## What to do
Every line of the material below should be repeated exactly.

## Data lines
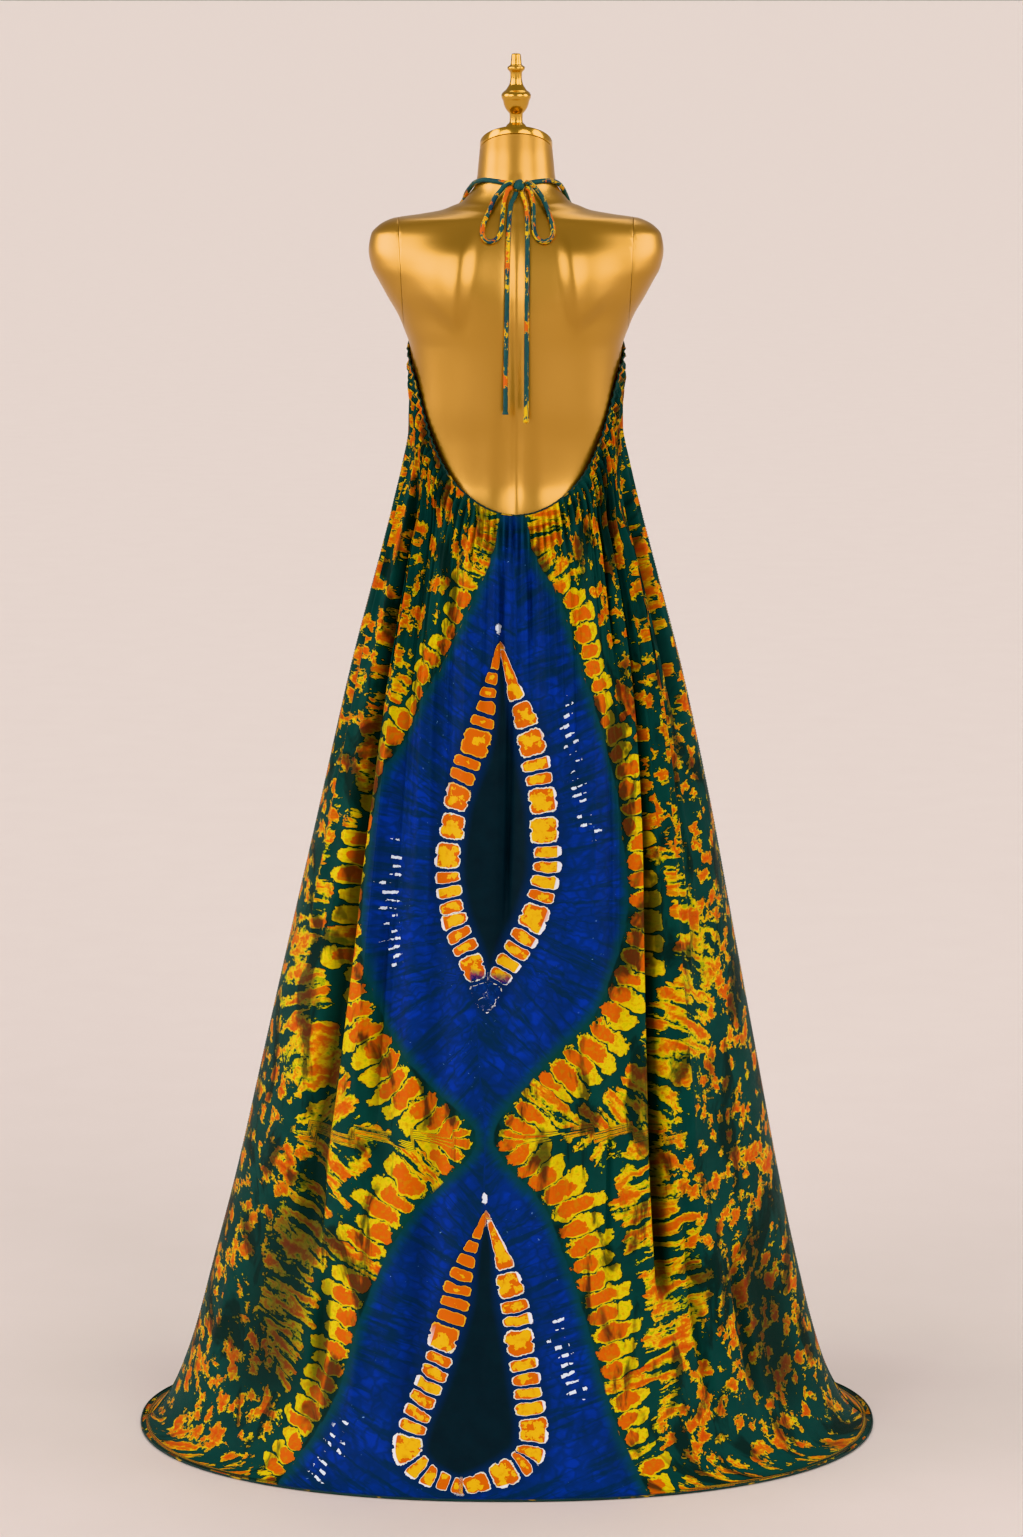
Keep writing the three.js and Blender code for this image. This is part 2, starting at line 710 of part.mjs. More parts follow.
// Blocks that cut are larger than all that they cut
const BLOCK = 500;

// A block whose lower face lies in the neck's tilted plane, raised by an amount
function aboveNeckPlane(raised) {
  const block = new THREE.BoxGeometry(BLOCK, BLOCK, BLOCK).translate(0, 0, BLOCK / 2 + raised);
  return block.rotateX(-THREE.MathUtils.degToRad(NECK_TILT)).translate(0, 0, NECK_CUT_HEIGHT);
}

// A block beyond one shoulder's leaning seam
function beyondSeam(side, gap) {
  const block = new THREE.BoxGeometry(BLOCK, BLOCK, BLOCK).translate(side * (BLOCK / 2 + gap), 0, 0);
  const lean = side * THREE.MathUtils.degToRad(CAP_SEAM_LEAN);
  return block.rotateY(lean).translate(side * CAP_SEAM_X, 0, CAP_SEAM_HEIGHT);
}

const uncutTorso = torsoSolid();
const headlessTorso = uncutTorso.subtract(solid(aboveNeckPlane(0)));
const torsoBody = headlessTorso
  .subtract(solid(beyondSeam(-1, 0)))
  .subtract(solid(beyondSeam(1, 0)));
const hipsBelow = new THREE.BoxGeometry(BLOCK, BLOCK, BLOCK).translate(0, 0, SHOULDERS_FROM - BLOCK / 2);
const hips = headlessTorso.intersect(solid(hipsBelow));
const shoulders = headlessTorso.subtract(solid(hipsBelow));

function neckCapSolid() {
  const disc = new THREE.CylinderGeometry(NECK_CAP_RIM, NECK_CAP_RIM, NECK_CAP_THICKNESS, NECK_CAP_SIDES);
  disc.rotateX(Math.PI / 2).translate(0, 0, NECK_CAP_THICKNESS / 2 + SEAM_GAP);
  return disc.rotateX(-THREE.MathUtils.degToRad(NECK_TILT)).translate(0, 0, NECK_CUT_HEIGHT);
}

function finialSolid() {
  const profile = FINIAL.map(({ radius, height }) => new THREE.Vector2(radius, height));
  profile.unshift(new THREE.Vector2(0, FINIAL[0].height));
  profile.push(new THREE.Vector2(0, FINIAL_TOP));
  const turned = new THREE.LatheGeometry(profile, FINIAL_SIDES).rotateX(Math.PI / 2);
  return solid(turned).intersect(solid(aboveNeckPlane(NECK_CAP_THICKNESS + 2 * SEAM_GAP)));
}

const object = new THREE.Group();

function addPiece(name, geometry, finish) {
  const mesh = new THREE.Mesh(geometry, new THREE.MeshStandardMaterial(finish));
  mesh.name = name;
  object.add(mesh);
}

const backPoints = (rows) => rows.map((row) => onBack(row));

addPiece('back_panel', panelGeometry(BACK_PANEL), DYED_CLOTH);
addPiece('front_panel', panelGeometry(FRONT_PANEL), DYED_CLOTH);
addPiece('neck_casing', casingGeometry(), DYED_CLOTH);
addPiece('neck_cord', cordGeometry(neckCordPoints(), NECK_CORD_STEPS), DYED_CORD);
addPiece('bow_knot', knotGeometry(), DYED_CORD);
addPiece('bow_loop_left', cordGeometry(backPoints(LOOP_LEFT), LOOP_STEPS), DYED_CORD);
addPiece('bow_loop_right', cordGeometry(backPoints(LOOP_RIGHT), LOOP_STEPS), DYED_CORD);
addPiece('tie_tail_left', cordGeometry(backPoints(TAIL_LEFT), TAIL_STEPS), DYED_CORD);
addPiece('tie_tail_right', cordGeometry(backPoints(TAIL_RIGHT), TAIL_STEPS), DYED_CORD);
addPiece('form_torso', geometryFrom(hips.add(shoulders.intersect(torsoBody))), GOLD);
addPiece('shoulder_cap_left', geometryFrom(shoulders.intersect(solid(beyondSeam(-1, SEAM_GAP)))), GOLD);
addPiece('shoulder_cap_right', geometryFrom(shoulders.intersect(solid(beyondSeam(1, SEAM_GAP)))), GOLD);
addPiece('neck_cap', neckCapSolid(), BRASS);
addPiece('finial', geometryFrom(finialSolid()), BRASS);

const poleHeight = TORSO_BOTTOM - BASE_THICKNESS - 2 * SEAM_GAP;
const pole = new THREE.CylinderGeometry(POLE_RADIUS, POLE_RADIUS, poleHeight, POLE_SIDES);
const base = new THREE.CylinderGeometry(BASE_RADIUS - BASE_BEVEL, BASE_RADIUS, BASE_THICKNESS, BASE_SIDES);
pole.rotateX(Math.PI / 2);
base.rotateX(Math.PI / 2);
addPiece('stand_pole', pole.translate(0, 0, BASE_THICKNESS + SEAM_GAP + poleHeight / 2), GOLD);
addPiece('stand_base', base.translate(0, 0, BASE_THICKNESS / 2), GOLD);

export default object;
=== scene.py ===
import math

import bmesh
import bpy
import numpy as np
from mathutils import Matrix, Vector


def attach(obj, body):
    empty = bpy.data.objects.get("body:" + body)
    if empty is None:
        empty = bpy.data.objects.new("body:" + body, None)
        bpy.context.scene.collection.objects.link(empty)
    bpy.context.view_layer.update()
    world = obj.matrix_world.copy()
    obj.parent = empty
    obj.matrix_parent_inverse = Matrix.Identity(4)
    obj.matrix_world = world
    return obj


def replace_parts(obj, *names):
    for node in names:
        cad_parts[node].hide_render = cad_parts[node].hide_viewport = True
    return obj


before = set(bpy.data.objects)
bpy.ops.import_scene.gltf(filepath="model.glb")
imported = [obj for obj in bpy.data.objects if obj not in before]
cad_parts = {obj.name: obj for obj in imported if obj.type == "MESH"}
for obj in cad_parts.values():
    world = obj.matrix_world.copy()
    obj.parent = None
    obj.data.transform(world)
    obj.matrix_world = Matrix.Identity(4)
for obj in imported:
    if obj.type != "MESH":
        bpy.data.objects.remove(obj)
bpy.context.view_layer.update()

# Camera, light and floor.
# The photograph looks at the open back from a little above, through a long lens.
# Broad soft lights shine past it on both sides, from beside the dress and from above, on a plain pale floor.
AIM = Vector((-0.006, 0, 0.886))
AWAY = 6.072
RAISED = math.radians(9.5)
camera = bpy.data.objects.new("view_camera", bpy.data.cameras.new("view_camera"))
camera.data.lens = 107.74
camera.data.sensor_width = 36
camera.data.clip_end = 9000
camera.location = AIM + AWAY * Vector((0, -math.cos(RAISED), math.sin(RAISED)))
camera.rotation_euler = (math.pi / 2 - RAISED, 0, 0)
bpy.context.collection.objects.link(camera)
bpy.context.scene.camera = camera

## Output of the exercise
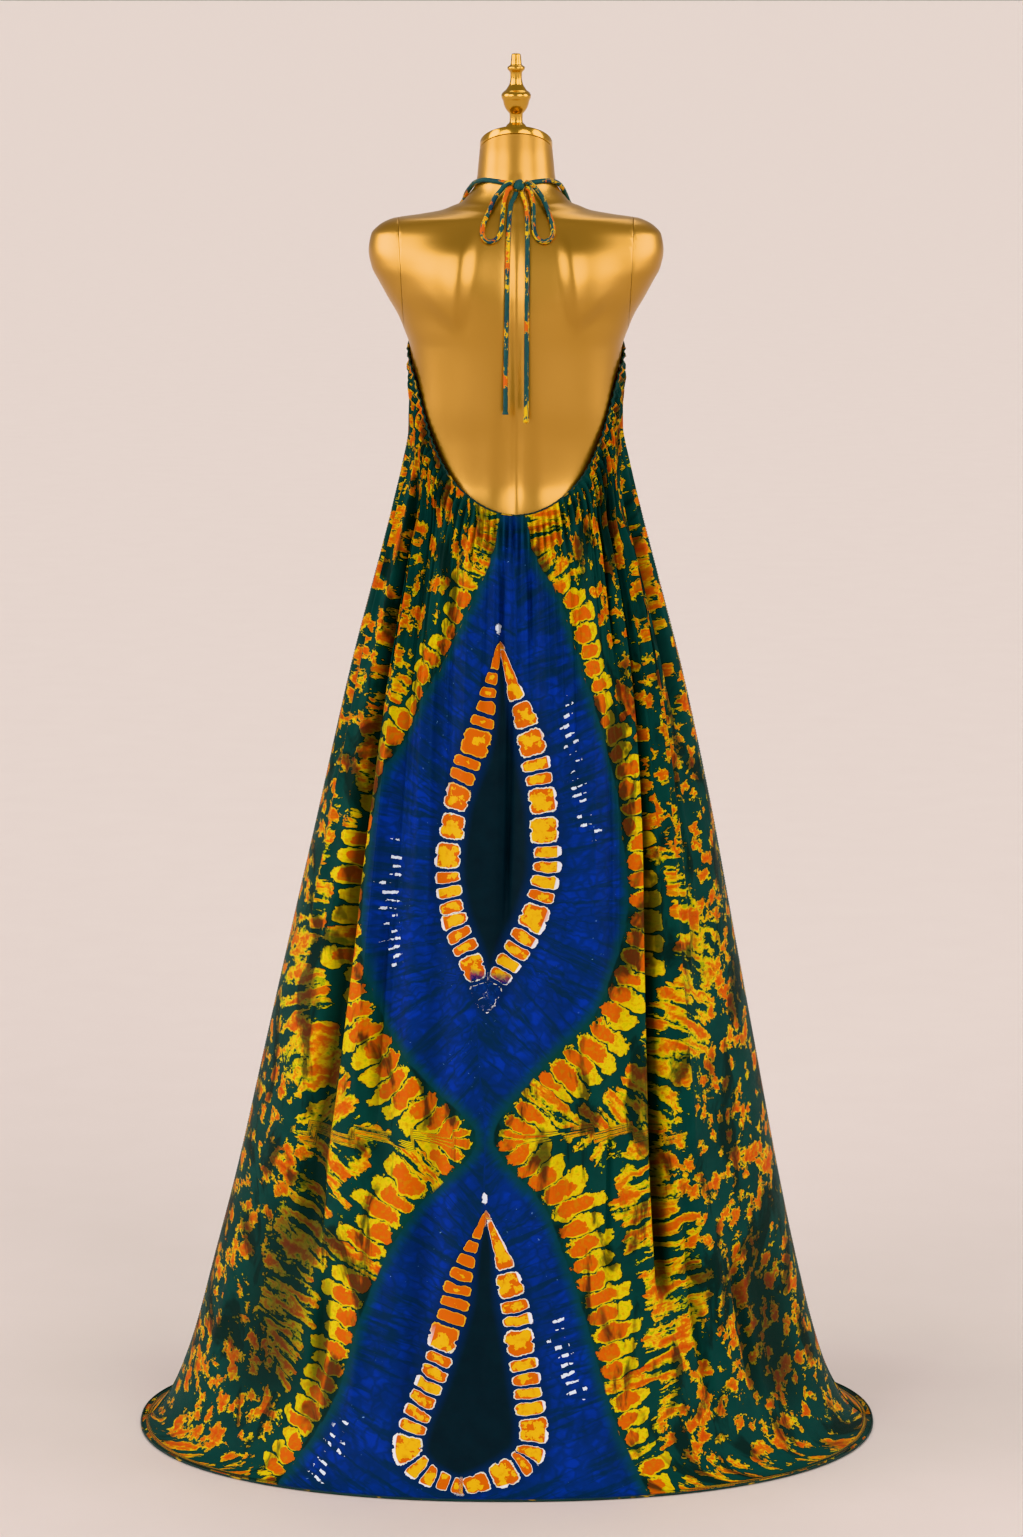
Keep writing the three.js and Blender code for this image. This is part 2, starting at line 710 of part.mjs. More parts follow.
// Blocks that cut are larger than all that they cut
const BLOCK = 500;

// A block whose lower face lies in the neck's tilted plane, raised by an amount
function aboveNeckPlane(raised) {
  const block = new THREE.BoxGeometry(BLOCK, BLOCK, BLOCK).translate(0, 0, BLOCK / 2 + raised);
  return block.rotateX(-THREE.MathUtils.degToRad(NECK_TILT)).translate(0, 0, NECK_CUT_HEIGHT);
}

// A block beyond one shoulder's leaning seam
function beyondSeam(side, gap) {
  const block = new THREE.BoxGeometry(BLOCK, BLOCK, BLOCK).translate(side * (BLOCK / 2 + gap), 0, 0);
  const lean = side * THREE.MathUtils.degToRad(CAP_SEAM_LEAN);
  return block.rotateY(lean).translate(side * CAP_SEAM_X, 0, CAP_SEAM_HEIGHT);
}

const uncutTorso = torsoSolid();
const headlessTorso = uncutTorso.subtract(solid(aboveNeckPlane(0)));
const torsoBody = headlessTorso
  .subtract(solid(beyondSeam(-1, 0)))
  .subtract(solid(beyondSeam(1, 0)));
const hipsBelow = new THREE.BoxGeometry(BLOCK, BLOCK, BLOCK).translate(0, 0, SHOULDERS_FROM - BLOCK / 2);
const hips = headlessTorso.intersect(solid(hipsBelow));
const shoulders = headlessTorso.subtract(solid(hipsBelow));

function neckCapSolid() {
  const disc = new THREE.CylinderGeometry(NECK_CAP_RIM, NECK_CAP_RIM, NECK_CAP_THICKNESS, NECK_CAP_SIDES);
  disc.rotateX(Math.PI / 2).translate(0, 0, NECK_CAP_THICKNESS / 2 + SEAM_GAP);
  return disc.rotateX(-THREE.MathUtils.degToRad(NECK_TILT)).translate(0, 0, NECK_CUT_HEIGHT);
}

function finialSolid() {
  const profile = FINIAL.map(({ radius, height }) => new THREE.Vector2(radius, height));
  profile.unshift(new THREE.Vector2(0, FINIAL[0].height));
  profile.push(new THREE.Vector2(0, FINIAL_TOP));
  const turned = new THREE.LatheGeometry(profile, FINIAL_SIDES).rotateX(Math.PI / 2);
  return solid(turned).intersect(solid(aboveNeckPlane(NECK_CAP_THICKNESS + 2 * SEAM_GAP)));
}

const object = new THREE.Group();

function addPiece(name, geometry, finish) {
  const mesh = new THREE.Mesh(geometry, new THREE.MeshStandardMaterial(finish));
  mesh.name = name;
  object.add(mesh);
}

const backPoints = (rows) => rows.map((row) => onBack(row));

addPiece('back_panel', panelGeometry(BACK_PANEL), DYED_CLOTH);
addPiece('front_panel', panelGeometry(FRONT_PANEL), DYED_CLOTH);
addPiece('neck_casing', casingGeometry(), DYED_CLOTH);
addPiece('neck_cord', cordGeometry(neckCordPoints(), NECK_CORD_STEPS), DYED_CORD);
addPiece('bow_knot', knotGeometry(), DYED_CORD);
addPiece('bow_loop_left', cordGeometry(backPoints(LOOP_LEFT), LOOP_STEPS), DYED_CORD);
addPiece('bow_loop_right', cordGeometry(backPoints(LOOP_RIGHT), LOOP_STEPS), DYED_CORD);
addPiece('tie_tail_left', cordGeometry(backPoints(TAIL_LEFT), TAIL_STEPS), DYED_CORD);
addPiece('tie_tail_right', cordGeometry(backPoints(TAIL_RIGHT), TAIL_STEPS), DYED_CORD);
addPiece('form_torso', geometryFrom(hips.add(shoulders.intersect(torsoBody))), GOLD);
addPiece('shoulder_cap_left', geometryFrom(shoulders.intersect(solid(beyondSeam(-1, SEAM_GAP)))), GOLD);
addPiece('shoulder_cap_right', geometryFrom(shoulders.intersect(solid(beyondSeam(1, SEAM_GAP)))), GOLD);
addPiece('neck_cap', neckCapSolid(), BRASS);
addPiece('finial', geometryFrom(finialSolid()), BRASS);

const poleHeight = TORSO_BOTTOM - BASE_THICKNESS - 2 * SEAM_GAP;
const pole = new THREE.CylinderGeometry(POLE_RADIUS, POLE_RADIUS, poleHeight, POLE_SIDES);
const base = new THREE.CylinderGeometry(BASE_RADIUS - BASE_BEVEL, BASE_RADIUS, BASE_THICKNESS, BASE_SIDES);
pole.rotateX(Math.PI / 2);
base.rotateX(Math.PI / 2);
addPiece('stand_pole', pole.translate(0, 0, BASE_THICKNESS + SEAM_GAP + poleHeight / 2), GOLD);
addPiece('stand_base', base.translate(0, 0, BASE_THICKNESS / 2), GOLD);

export default object;
=== scene.py ===
import math

import bmesh
import bpy
import numpy as np
from mathutils import Matrix, Vector


def attach(obj, body):
    empty = bpy.data.objects.get("body:" + body)
    if empty is None:
        empty = bpy.data.objects.new("body:" + body, None)
        bpy.context.scene.collection.objects.link(empty)
    bpy.context.view_layer.update()
    world = obj.matrix_world.copy()
    obj.parent = empty
    obj.matrix_parent_inverse = Matrix.Identity(4)
    obj.matrix_world = world
    return obj


def replace_parts(obj, *names):
    for node in names:
        cad_parts[node].hide_render = cad_parts[node].hide_viewport = True
    return obj


before = set(bpy.data.objects)
bpy.ops.import_scene.gltf(filepath="model.glb")
imported = [obj for obj in bpy.data.objects if obj not in before]
cad_parts = {obj.name: obj for obj in imported if obj.type == "MESH"}
for obj in cad_parts.values():
    world = obj.matrix_world.copy()
    obj.parent = None
    obj.data.transform(world)
    obj.matrix_world = Matrix.Identity(4)
for obj in imported:
    if obj.type != "MESH":
        bpy.data.objects.remove(obj)
bpy.context.view_layer.update()

# Camera, light and floor.
# The photograph looks at the open back from a little above, through a long lens.
# Broad soft lights shine past it on both sides, from beside the dress and from above, on a plain pale floor.
AIM = Vector((-0.006, 0, 0.886))
AWAY = 6.072
RAISED = math.radians(9.5)
camera = bpy.data.objects.new("view_camera", bpy.data.cameras.new("view_camera"))
camera.data.lens = 107.74
camera.data.sensor_width = 36
camera.data.clip_end = 9000
camera.location = AIM + AWAY * Vector((0, -math.cos(RAISED), math.sin(RAISED)))
camera.rotation_euler = (math.pi / 2 - RAISED, 0, 0)
bpy.context.collection.objects.link(camera)
bpy.context.scene.camera = camera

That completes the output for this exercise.